Conversely, the disadvantages of freelance life include: its “feast or famine” nature – workload tends to be sporadic, testing even the most finely honed of time-management skills; budgeting a variable income – banks, insurance companies, mortgage lenders, letting agents and many others tend to look unfavourably on those who can’t guarantee a specific income from month to month; loneliness – many freelancers work from home, usually on their own, and so isolation is a common issue; reduced employment benefits – compared with their in-house colleagues, many freelancers still get a financially raw deal, such as unpaid holiday leave and not being paid when unable to work through illness; working hours – these typically extend well beyond the 9 to 5 regime and often take in public holidays, evenings and weekends too.
A fundamental first step on your path to successful self-employment is to research both the relevant work sector and the field of freelancing. Use websites dedicated to freelancers to build up a bigger picture of what’s involved, scout for work and hone your “functional” or skills-based CV. There are numerous sites offering information and advice on topics relevant to self-employed workers, such as how to prepare a quote, invoice or proposal, what type of business insurance you might need, what any contract for services should include, and where and how to market your services.
Use professional associations, specialist recruitment websites and freelancer-specific forums to get established, or become listed on sector-specific directories; www.freelanceadvisor.co.uk and www.freelanceuk.com are good starting points.
Having carefully researched the market, turn your attention to where you intend to do your freelance work. Homeworkers need, as Virginia Woolf put it, “a room of one’s own” – a place where you can focus solely on the work in hand and not on the needs of flatmates, families or pets.
Most freelancers need their own equipment, including a telephone, computer, printer and broadband internet. HM Revenue & Customs, with whom you will become intimately acquainted, has compiled a number of useful leaflets providing guidance on managing the potentially complicated finance side of freelance living; see www.hmrc.gov.uk/selfemployed.
Read the small print
As a freelancer, life often revolves around contracts: what is agreed with a client before the onset of work forms the basis of your relationship with them. Typically, such contracts include not just the outcome, such as “three illustrations”, but specific project requirements including the period of time the contract covers.

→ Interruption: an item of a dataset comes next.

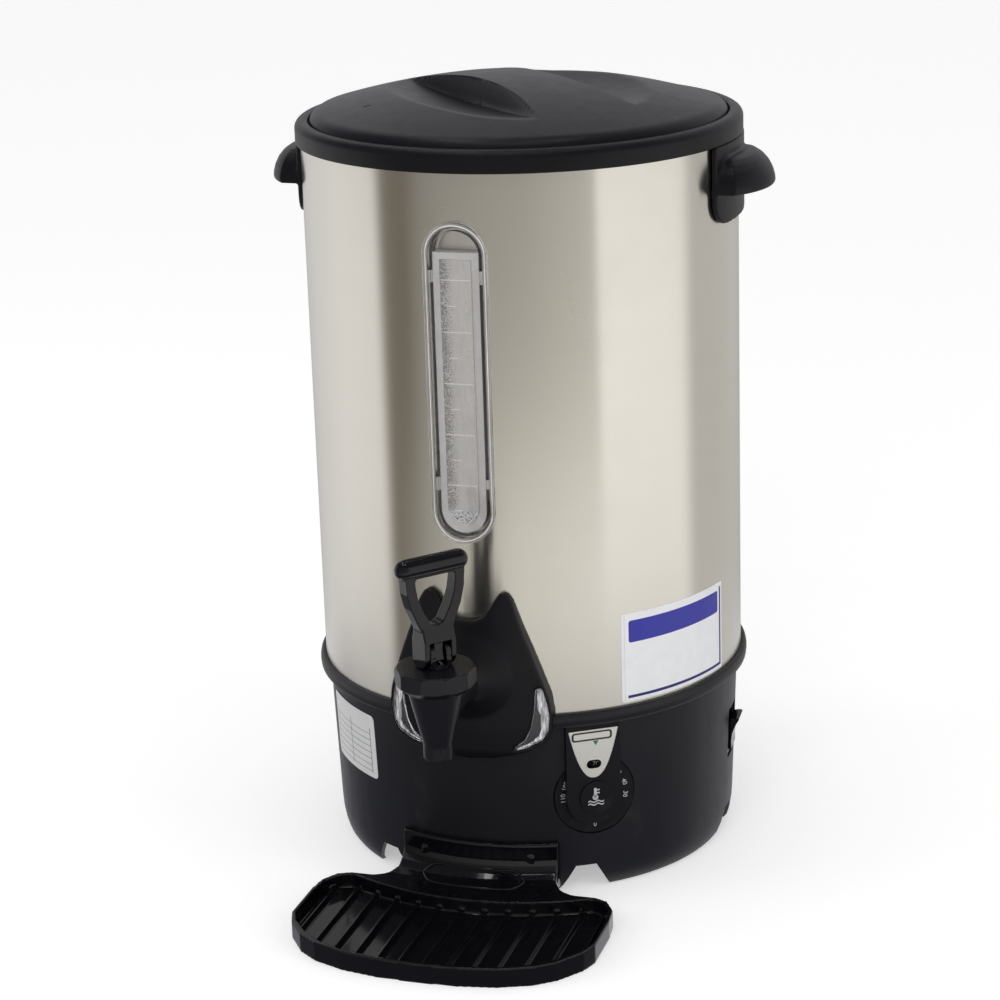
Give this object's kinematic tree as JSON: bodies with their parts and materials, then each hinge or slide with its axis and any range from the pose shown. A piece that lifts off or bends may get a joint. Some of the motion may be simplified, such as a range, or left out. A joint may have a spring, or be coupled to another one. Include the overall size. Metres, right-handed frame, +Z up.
{
  "type": "coffee urn",
  "caption": "Steel coffee urn with a lift-off lid, side handles, upright sight gauge, swivelling lever tap, thermostat dial, rocker switch and slide-in drip tray.",
  "frame": {"origin": "on the urn's axis at the level of the surface it stands on", "axes": "+Z up along the urn's axis, -Y out of the front towards the tap, +X to the right when facing the tap"},
  "size_m": [0.308, 0.3786, 0.4721],
  "materials": {
    "black_plastic": "fine satin texture",
    "gloss_plastic": "glossy moulded",
    "rubber": "matte",
    "zinc_steel": "zinc plated",
    "brushed_steel": "brushed round the body",
    "tank_steel": "deep drawn satin",
    "silicone": "soft matte",
    "clear_plastic": "clear moulded",
    "frosted_plastic": "frosted translucent",
    "lens_plastic": "clear moulded",
    "lamp_amber": "amber lamp",
    "silver_badge": "satin silver",
    "brass": "plated",
    "thermostat_metal": "pressed",
    "aluminium": "cast",
    "element_sheath": "oxidised sheath",
    "ceramic": "glazed",
    "ivory_plastic": "moulded",
    "label_white": "plain label"
  },
  "bodies": {
    "urn": {"base_housing": "black_plastic", "base_plate": "black_plastic", "rubber_feet": "rubber", "base_screws": "zinc_steel", "outer_shell": "brushed_steel", "inner_tank": "tank_steel", "tank_base": "tank_steel", "top_rim": "black_plastic", "handle_left": "black_plastic", "handle_right": "black_plastic", "handle_screws": "zinc_steel", "gauge_window": "clear_plastic", "gauge_gasket": "rubber", "gauge_scale": "frosted_plastic", "gauge_chamber": "frosted_plastic", "gauge_seals": "silicone", "tap_fascia": "black_plastic", "indicator_lens_left": "lens_plastic", "indicator_lens_right": "lens_plastic", "indicator_lamps": "lamp_amber", "tap_body": "black_plastic", "tap_collar": "black_plastic", "stem_gasket": "silicone", "tap_nut": "black_plastic", "tap_washers": "silicone", "dial_bridge": "black_plastic", "control_badge": "silver_badge", "thermostat_body": "thermostat_metal", "rocker_frame": "gloss_plastic", "power_inlet": "black_plastic", "inlet_pins": "brass", "heating_plate": "aluminium", "heating_element": "element_sheath", "sensor_bulb": "brass", "thermal_cutouts": "ceramic", "terminal_block": "ivory_plastic", "side_label": "label_white", "base_label": "label_white"},
    "lid": {"lid_shell": "black_plastic", "lid_liner": "black_plastic", "lid_seal": "silicone", "lid_screws": "zinc_steel"},
    "lever_base": {"stem_head": "gloss_plastic", "lever_pin": "zinc_steel"},
    "lever": {"tap_lever": "gloss_plastic"},
    "stem": {"tap_stem": "black_plastic", "valve_seal": "silicone", "stem_spring": "tank_steel"},
    "dial": {"dial": "black_plastic", "dial_shaft": "brass"},
    "rocker": {"rocker": "gloss_plastic"},
    "tray": {"drip_tray": "gloss_plastic"}
  },
  "joints": [
    {"name": "lid_lift", "type": "slide", "parent": "urn", "child": "lid", "axis": [0, 0, 1], "range_m": [0, 0.06]},
    {"name": "tap_swivel", "type": "hinge", "parent": "urn", "child": "lever_base", "pos_m": [0, -0.19, 0.172], "axis": [0, 0, 1], "range_deg": [-139, 41]},
    {"name": "lever_tilt", "type": "hinge", "parent": "lever_base", "child": "lever", "pos_m": [0, -0.19, 0.178], "axis": [0.6561, 0.7547, 0], "range_deg": [0, 60], "stiffness_Nm_per_rad": 0.08, "springref_deg": -20.05},
    {"name": "stem_push", "type": "slide", "parent": "lever_base", "child": "stem", "axis": [0, 0, -1], "range_m": [0, 0.0032], "deforming": ["stem_spring"]},
    {"name": "dial_turn", "type": "hinge", "parent": "urn", "child": "dial", "pos_m": [0.06483, -0.10098, 0.0625], "axis": [0.5402, -0.8415, 0], "range_deg": [-90, 180]},
    {"name": "switch_rock", "type": "hinge", "parent": "urn", "child": "rocker", "pos_m": [0.12021, 0.00841, 0.066], "axis": [-0.0698, 0.9976, 0], "range_deg": [-28, 0]},
    {"name": "tray_slide", "type": "slide", "parent": "urn", "child": "tray", "axis": [0, -1, 0], "range_m": [0, 0.04]}
  ],
  "couplings": [
    {"joint": "stem_push", "follows": "lever_tilt", "m_per_rad": 0.0028648}
  ]
}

Contracts also cover the freelancer’s terms and conditions, such as project cancellation fees, copyright ownership details and payment due dates. Any changes or amendments to the initial agreement should be reflected in the contract: it is the self-employed person’s only protection from unscrupulous employers and the basis for all freelance business. If the contract covers 10 hours of freelance work but the project actually takes 15 hours to complete and the extra hours are not covered in the contract, the freelancer may lose income.
Check those payment terms before you sign anything too, as these can be quite client-biased; 90 days may be acceptable for a large printing firm, but could mean that an illustrator can’t pay his or her rent, for example. New freelancers should seek advice about contracts from professional organisations and trade representations. It is vital to keep accurate records of all invoices submitted and payments received, not least so as to avoid confusion when paying tax. Small but important costs, such as phone calls and stationery, must all be logged for tax purposes – to your benefit, in this case.
As noted above, almost every freelancer will find that there are occasional periods when they have no work. This is all part of the world of self-employment. Keep networking through the dry spells, as all contacts can become useful at different times and in surprising ways. Use fallow periods to catch up on admin work, too.
Keeping work skills up to date is one of the challenges many freelancers face, and so a gap in work could be the ideal time for a short refresher course in a relevant subject or skill – maybe training up on new technology or computer programs that are being introduced in your line of work, or studying for a professional qualification. Many are tailored for flexible workers, offering a range of topics, times and costs. Your local Business Link offers a whole host of free goodies, high-quality training courses among them; visit www.gov.uk to sign up.
Finally, even if self-employment is your long-term objective, many graduates find that it is worth working in-house within the relevant work sector for one or two years first. A period of in-house work before starting as a freelancer is an excellent way to learn the basics, gain experience, build up your list of contacts and acquire the vital references to impress those first freelance clients.